##### Information given #####

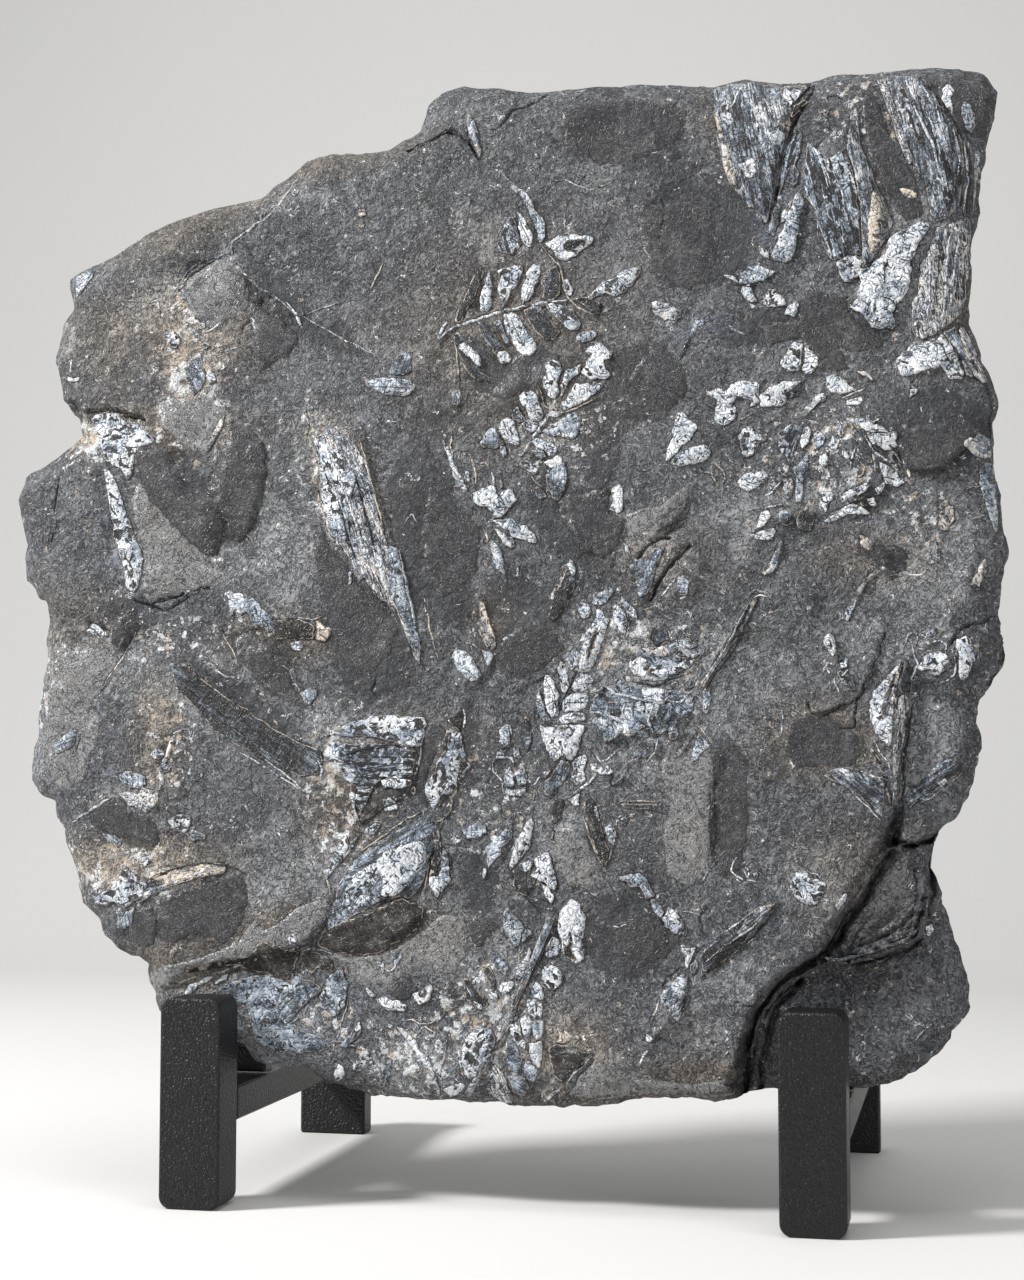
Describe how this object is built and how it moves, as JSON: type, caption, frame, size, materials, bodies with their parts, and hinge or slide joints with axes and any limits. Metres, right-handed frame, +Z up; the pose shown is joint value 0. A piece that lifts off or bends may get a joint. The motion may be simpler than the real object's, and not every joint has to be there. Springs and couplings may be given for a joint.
{
  "type": "fossil fern plate",
  "caption": "Split slab of dark shale with fossil fern leaflets, stems and ledges in low relief, held upright and leaning back by a black bar stand.",
  "frame": {"origin": "on the floor under the middle of the whole object's box", "axes": "+Z up; the fern face looks towards -Y and leans back 6 degrees; +X is to the right of whoever faces it"},
  "size_m": [0.4281, 0.2, 0.4707],
  "materials": {
    "shale": "split rough rock, matt, with pale mineral films on the fossils",
    "stand_coat": "black textured powder coat"
  },
  "bodies": {
    "root": {"fossil_slab": "shale", "left_post": "stand_coat", "right_post": "stand_coat", "left_arm": "stand_coat", "right_arm": "stand_coat", "left_rear_leg": "stand_coat", "right_rear_leg": "stand_coat", "left_back_rest": "stand_coat", "right_back_rest": "stand_coat", "cross_bar": "stand_coat"}
  },
  "joints": []
}
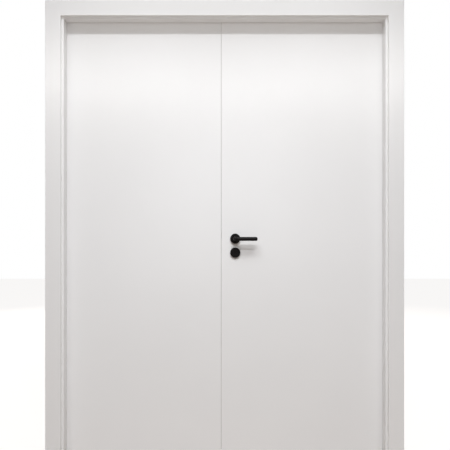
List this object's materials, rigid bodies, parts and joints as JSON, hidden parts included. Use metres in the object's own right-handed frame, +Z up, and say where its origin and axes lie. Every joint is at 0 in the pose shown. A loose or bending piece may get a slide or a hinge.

#####

◆ **Objective**
Using the data above, repeat every line exactly.

◆ **Solved exercise**
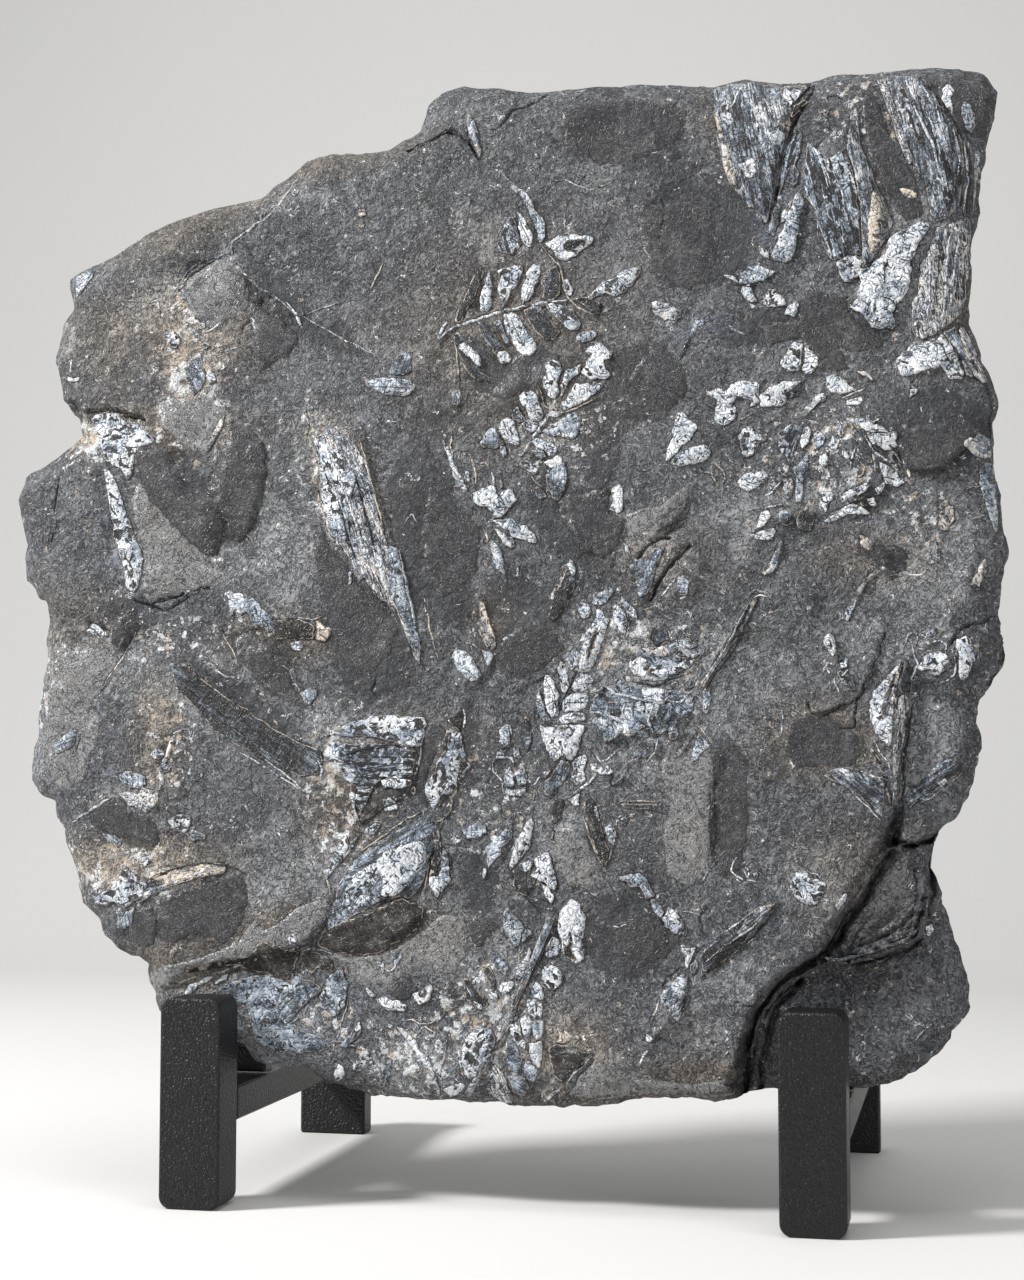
Describe how this object is built and how it moves, as JSON: type, caption, frame, size, materials, bodies with their parts, and hinge or slide joints with axes and any limits. Metres, right-handed frame, +Z up; the pose shown is joint value 0. A piece that lifts off or bends may get a joint. The motion may be simpler than the real object's, and not every joint has to be there. Springs and couplings may be given for a joint.
{
  "type": "fossil fern plate",
  "caption": "Split slab of dark shale with fossil fern leaflets, stems and ledges in low relief, held upright and leaning back by a black bar stand.",
  "frame": {"origin": "on the floor under the middle of the whole object's box", "axes": "+Z up; the fern face looks towards -Y and leans back 6 degrees; +X is to the right of whoever faces it"},
  "size_m": [0.4281, 0.2, 0.4707],
  "materials": {
    "shale": "split rough rock, matt, with pale mineral films on the fossils",
    "stand_coat": "black textured powder coat"
  },
  "bodies": {
    "root": {"fossil_slab": "shale", "left_post": "stand_coat", "right_post": "stand_coat", "left_arm": "stand_coat", "right_arm": "stand_coat", "left_rear_leg": "stand_coat", "right_rear_leg": "stand_coat", "left_back_rest": "stand_coat", "right_back_rest": "stand_coat", "cross_bar": "stand_coat"}
  },
  "joints": []
}
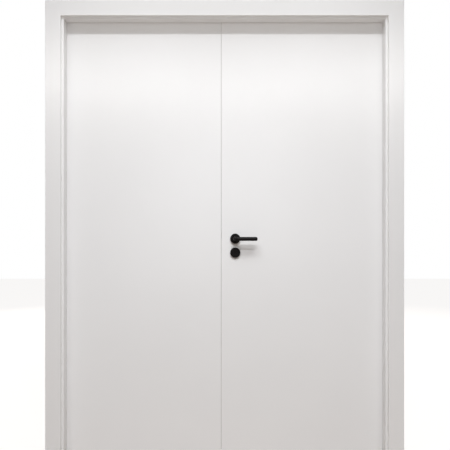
List this object's materials, rigid bodies, parts and joints as JSON, hidden parts included. Use metres in the object's own right-handed frame, +Z up, and say where its origin and axes lie. Every joint is at 0 in the pose shown. A loose or bending piece may get a slide or a hinge.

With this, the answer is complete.